Une adjudication controversée

Selon les documents consultés par «Le Matin», cette entreprise dénommée «Soneepraf»,société enregistrée comme établissement de blanchisserie, dégraissage et repassage, a été déclarée adjudicataire, le 24 mars dernier, d’un appel d’offres lancé par le CHR de Tanger. L’objet du marché portait sur l’acquisition de 1.500 unités de quatre types de médicaments différents, à savoir le «Propofol», le «Lidocaine», le «Metoclopramide» et le «Midazolam», pour une valeur totale de 40.600 dirhams, destinés aux établissements hospitaliers relevant de ce centre. Ce qui surprend dans cette transaction, ce n’est pas seulement l’objet du contrat, mais surtout l’identité de l’entreprise adjudicataire, qui ne possède aucune autorisation légale pour opérer dans le domaine pharmaceutique.

Une violation manifeste du cadre légal

Dans sa correspondance au président du parquet général, la Confédération considère cette transaction comme une violation manifeste de la loi n°17.04 relative aux médicaments et à la pharmacie. Ce texte, qui fait office de code de la santé pharmaceutique au Maroc, encadre de manière stricte la vente, la distribution et la mise à disposition des médicaments et produits pharmaceutiques non médicamenteux. Il interdit formellement toute commercialisation de médicaments en dehors des circuits autorisés. L’article 55 de cette loi précise en effet clairement que l’exercice de la pharmacie est strictement réservé aux officines agréées, aux cliniques disposant de stocks autorisés, ainsi qu’aux établissements pharmaceutiques industriels ou grossistes répartiteurs. En dehors de ces structures, toute vente ou mise sur le marché constitue une infraction pénale.

Des pratiques à risque pour la santé publique

La plainte souligne également que la société en question ne dispose d’aucune des qualifications exigées pour exercer dans ce domaine. Elle évoque des infractions graves, comme l’exercice illégal de la profession de pharmacien, l’usurpation de titre, ou encore la vente ambulante de médicaments, toutes sévèrement sanctionnées par les articles 47, 93 et 94 de la loi. «Ces pratiques représentent une menace directe pour la santé des citoyens, car elles échappent à tout contrôle de qualité, de traçabilité et de sécurité», souligne la correspondance.

Dans sa plainte, la Confédération demande ainsi au président du parquet général d’ouvrir une enquête approfondie. Elle rappelle que la circulaire n°15 du 7 mai 2021, émise par la présidence du ministère public, insistait déjà sur la nécessité de lutter avec fermeté contre les pratiques illégales de vente et de distribution de médicaments. Cette directive invitait également les procureurs du Royaume à prendre toutes les mesures nécessaires pour endiguer ce phénomène préoccupant.

La Confédération affirme avoir constaté plusieurs cas similaires dans d’autres régions du pays, ce qui laisse présager une dérive systémique et non un simple incident isolé.

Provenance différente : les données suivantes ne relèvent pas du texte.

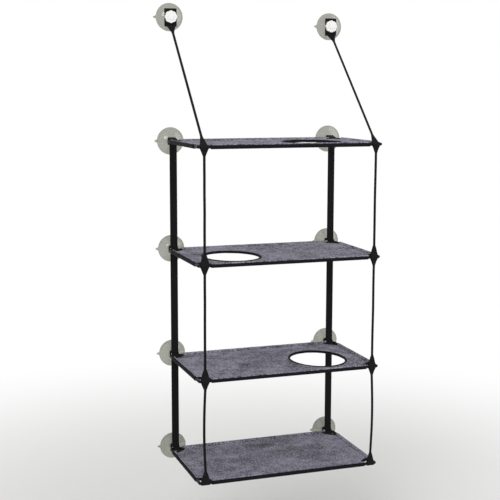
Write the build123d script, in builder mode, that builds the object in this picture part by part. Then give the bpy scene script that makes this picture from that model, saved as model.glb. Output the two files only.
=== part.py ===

Et d’insister sur l’impératif de renforcer les mécanismes de contrôle et de rendre plus rigoureuses les procédures d’attribution des marchés publics, surtout dans un secteur aussi sensible que celui de la santé.

Une alerte sur les défaillances du système ?

Cette affaire soulève de nombreuses questions sur les dysfonctionnements qui entachent certains processus de passation des marchés publics dans les hôpitaux. Elle met en évidence un manque de vigilance dans la sélection des prestataires. À l’heure où le Maroc ambitionne de réformer et de moderniser son système de santé, un tel scandale met en lumière les risques que fait peser l’absence de contrôle rigoureux sur la qualité et la légitimité des fournisseurs impliqués. L’enjeu dépasse ici le cadre local. Il concerne l’ensemble du système de régulation des produits de santé dans le pays, qui doit impérativement garantir que seuls des professionnels qualifiés interviennent dans la chaîne de distribution. La santé publique est une affaire trop sérieuse pour être laissée aux mains d’opérateurs non agréés, quels que soient le contexte ou les justifications administratives avancées.